The Regulations go on to clarify the IRS /Treasury position on other post severance payments:
Other post-severance payments…Any payment that is not described in paragraph (e)(3)(ii) or (iii) of this section is not considered compensation under Code §415 if paid after severance from employment with the employer maintaining the plan, even if it is paid within the time period described in paragraph (e)(3)(i) of this section. Thus, compensation does not include severance pay. (Emphasis added)
It has become apparent during recent client calls that there is confusion in the marketplace as to what amounts must be counted as 415 compensation after termination of employment and what amounts may not be considered. It is clear that the IRS does not want pure severance counted.
Theoretically, pure severance pay is not payment for services rendered and should not be considered plan compensation. Often times it is a payment for the release of legal liability for terminating an employee’s services. Other times the payment is unrelated to any actual services, but is a stated amount such as $1,000. Though not our position at McKay Hochman, some industry practitioners argue that the amount can be counted if actually paid prior to or commensurate with the separation.
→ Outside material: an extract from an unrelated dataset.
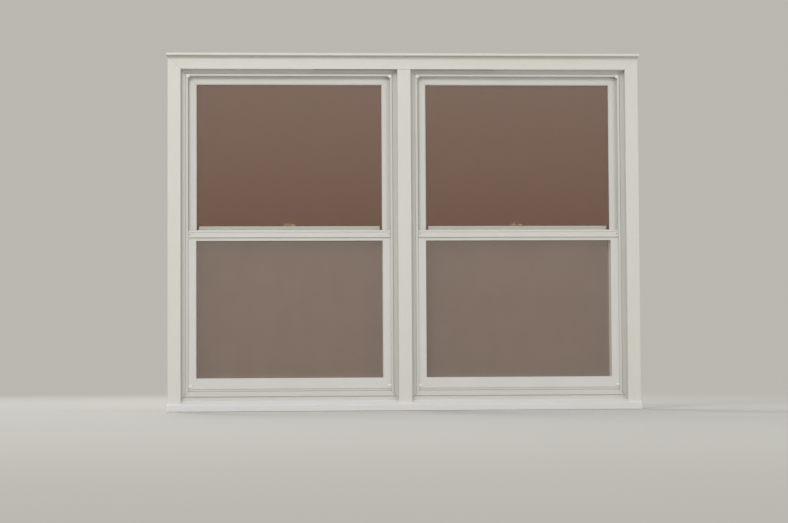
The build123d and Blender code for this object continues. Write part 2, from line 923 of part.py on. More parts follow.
def screen_frame(centre):
    """Frame of a half screen: its bottom rail has a foot with two grooves, and a slot all round holds the mesh."""
    middle = (screen_low_sight + screen_high_sight) / 2
    with BuildPart() as frame:
        with BuildSketch(facing(screen_back)):
            panel(centre - screen_half, centre + screen_half, screen_bottom, screen_top)
            panel(
                centre - screen_sight,
                centre + screen_sight,
                screen_low_sight,
                screen_high_sight,
                Mode.SUBTRACT,
            )
        extrude(amount=screen_thickness)
        with BuildSketch(facing(screen_front)):
            foot = seat + screen_rail_foot
            pitch = screen_groove_height + screen_groove_rib
            for groove in range(2):
                high = foot - groove * pitch
                panel(centre - screen_half, centre + screen_half, high - screen_groove_height, high)
        extrude(amount=-screen_groove_depth, mode=Mode.SUBTRACT)
        with BuildSketch(facing(mesh_depth + mesh_slot_width / 2)):
            with Locations((centre, middle)):
                Rectangle(
                    2 * (screen_sight + mesh_slot_depth),
                    screen_high_sight - screen_low_sight + 2 * mesh_slot_depth,
                )
        extrude(amount=mesh_slot_width, mode=Mode.SUBTRACT)
    return frame


def screen_mesh(centre):
    """Insect mesh as a thin sheet, its edges in the slot of the screen frame."""
    middle = (screen_low_sight + screen_high_sight) / 2
    tuck = mesh_slot_depth - mesh_edge_gap
    with BuildPart() as sheet:
        with BuildSketch(facing(mesh_depth + mesh_thickness / 2)):
            with Locations((centre, middle)):
                Rectangle(
                    2 * (screen_sight + tuck),
                    screen_high_sight - screen_low_sight + 2 * tuck,
                )
        extrude(amount=mesh_thickness)
    return sheet


def screen_bar(centre):
    """Cross bar over the screen's stiles, cut square between the frame's lips."""
    with BuildPart() as bar:
        with BuildSketch(across(centre - bar_half)):
            panel(lip_front, screen_front, bar_bottom, screen_top)
            fillet(vertices().group_by(Axis.X)[0], bar_edge_radius)
            groove_top = screen_top - bar_groove_drop
            panel(
                lip_front,
                lip_front + bar_groove_depth,
                groove_top - bar_groove_height,
                groove_top,
                Mode.SUBTRACT,
            )
        extrude(amount=2 * bar_half)
    return bar


for side, centre in units.items():
    finish(screen_frame(centre), f"{side}_screen_frame")
    finish(screen_mesh(centre), f"{side}_screen_mesh")
    finish(screen_bar(centre), f"{side}_screen_bar")
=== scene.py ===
from math import cos, radians, sin

import bpy
import numpy as np
from bpy.props import FloatProperty, FloatVectorProperty, PointerProperty
from bpy.types import Operator, Panel, PropertyGroup
from mathutils import Matrix, Vector


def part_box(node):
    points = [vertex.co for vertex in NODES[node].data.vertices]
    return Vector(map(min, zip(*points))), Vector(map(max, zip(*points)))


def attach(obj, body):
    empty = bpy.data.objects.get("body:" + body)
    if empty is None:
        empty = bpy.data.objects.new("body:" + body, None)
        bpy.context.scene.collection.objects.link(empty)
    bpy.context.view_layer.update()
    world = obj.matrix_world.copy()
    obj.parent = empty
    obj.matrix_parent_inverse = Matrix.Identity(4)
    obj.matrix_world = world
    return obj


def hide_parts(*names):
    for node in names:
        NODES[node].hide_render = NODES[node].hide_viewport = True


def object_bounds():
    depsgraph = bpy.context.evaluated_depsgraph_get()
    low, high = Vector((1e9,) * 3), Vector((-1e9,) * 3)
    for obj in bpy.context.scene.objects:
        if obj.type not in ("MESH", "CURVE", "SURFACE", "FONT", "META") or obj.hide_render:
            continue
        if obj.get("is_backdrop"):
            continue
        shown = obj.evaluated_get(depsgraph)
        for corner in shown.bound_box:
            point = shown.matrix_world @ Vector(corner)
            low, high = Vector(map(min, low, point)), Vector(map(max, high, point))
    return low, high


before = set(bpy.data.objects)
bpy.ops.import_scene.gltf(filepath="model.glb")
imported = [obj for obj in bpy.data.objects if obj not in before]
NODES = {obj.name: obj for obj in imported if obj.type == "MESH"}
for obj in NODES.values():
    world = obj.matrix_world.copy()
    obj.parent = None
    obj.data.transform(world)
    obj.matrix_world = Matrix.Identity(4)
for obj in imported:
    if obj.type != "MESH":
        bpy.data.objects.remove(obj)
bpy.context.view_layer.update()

bl_info = {
    "name": "Twin sash window finish",
    "version": (1, 0, 0),
    "blender": (4, 5, 0),
    "location": "View3D > Sidebar > Sash window",
    "description": "Finishes, insect mesh, seals and stage for a twin double-hung sash window",
    "category": "Object",
}

SIDES = ("left", "right")
KINDS = ("upper", "lower")
PAIRS = [f"{side}_{kind}" for side in SIDES for kind in KINDS]

# Camera: the photo's width in pixels and the width of the sensor in millimetres.
PHOTO_WIDTH = 788
SENSOR_WIDTH = 36.0

# Weld lines: how far from a corner they run, half their width measured along X, and how dark they are.
FRAME_WELD = {"reach": 0.034, "line": 0.0016, "dark": 0.75}
SASH_WELD = {"reach": 0.046, "line": 0.0010, "dark": 0.5}

# Hairlines in the paint, half their width: along X at the mitres, along Z where the mullion meets the head.
MITRE_LINE = 0.0009
BUTT_LINE = 0.0006

# Panes: thickness, bevel of the ground edge, and how far a face lies inside the solid's.
PANE_THICKNESS = 0.003
PANE_BEVEL = 0.0006
PANE_PLAY = 0.00008

# Where the glass's painted room shade is left out, so that what stands behind shows: the check rail's ledge,
# this far in from the pane's sides, and the lock, whose clear patch has this half width and height and stands
# this far along X from the middle of the lock's base.
LEDGE_INSET = 0.020
LOCK_REACH = (0.030, 0.0155)
LOCK_SLIDE = {"left": -0.0002, "right": -0.0033}

# Screws: profiles of radius and height from the rim of the head to the foot, then where they stand.
FLUSH_SCREW = [(0.0030, 0.0004), (0.0036, 0.0001), (0.0036, -0.0004), (0.0018, -0.0022), (0.0018, -0.0160)]
SMALL_SCREW = [(0.0022, 0.0007), (0.0028, 0.0002), (0.0028, -0.0003), (0.0015, -0.0003), (0.0015, -0.0080)]
PAN_SCREW = [(0.0024, 0.0020), (0.0034, 0.0012), (0.0034, 0.0000), (0.0020, 0.0000), (0.0017, -0.0190)]
SCREW_SIDES = 20
# The cross recess, painted dark as shade: half width of its arms and the reach of u plus v, in millimetres of
# the flat map.
RECESS_HALF_WIDTH = 0.34
RECESS_REACH = 2.1
LOCK_SCREW_REACH = 0.023
BAR_SCREW_INSET = 0.006
BAR_SCREW_DROP = 0.014
CHANNEL_BACK_WALL = 0.0025
JAMB_SCREW_HEIGHTS = (0.200, 0.640, 1.190)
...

In a prior posting on our web page since deleted, McKay Hochman dealt with the issue of “wage continuation” arrangements and whether or not such amounts could or should be counted. During a recent workshop on 401(k) plan issues at the Great Lakes Benefit Conference in Chicago, in early April, the issue was raised with a member of the Office of Treasury Counsel. Counsel’s Office has an integral role in the drafting and release of any Treasury Regulation. As with any public speech given by Government employees, the representative made the normal disclaimer that the opinion being given was his own and does not necessarily represent the Department’s position. That being said, he stated his belief that any wage continuation arrangement where the employee continued to be remunerated for a set period after termination was, in fact, severance and should not count. Not even for the first 2½ months. Clearly, this is the safest and most conservative position to take. It is especially true, if the period is arbitrarily chosen and is unrelated to the employee’s prior period of service. However, some practitioners have taken the position that if the wage continuation period is tied to the employee’s period of service, such as one month for each year of employment, then it could be counted. Some senior staff at McKay Hochman accepted this position. However, as already stated, the safest position for the client is the best approach, and that means not counting any wage continuation payments.
The next issue to be addressed is that the rules addressed above apply to Code §415 limitations. As illustrated by the flexibility of the McKay Hochman Prototypes, employers are not bound to using only one definition of Compensation in a plan. As a result, a plan could theoretically restrict employee deferrals or employer allocations to a different definition of compensation that does not include any post termination amounts. Discrimination testing under a plan is tied to Code §414(s) compensation rather than 415.
The Regulations also coordinated the Code §415 limit with the Compensation limit under Code §401(a)(17). This has raised questions about the ability of those earning above the Code §401(a)(17) limit to defer on those amounts. For an HCE earning $300,000 can they defer 5% of all of their pay or must they stop after deferring against $230,000. The regulations make clear that they do not have to defer against the first $230,000. Does that mean they can defer against all $300,000 so long as they don’t violate the $15,500 Code §402(g) limit? Based on statements made at earlier ASPPA conferences, it appears that this is okay. When testing, only amounts up to the Code §401(a)(17) limit will be considered. Thus, the employee’s deferral rate will be 6.52% rather than 5%.
The 401(k) Regulations were modified to reflect that amounts paid post-severance can not be deferred against unless they fall within the Code §415 definition.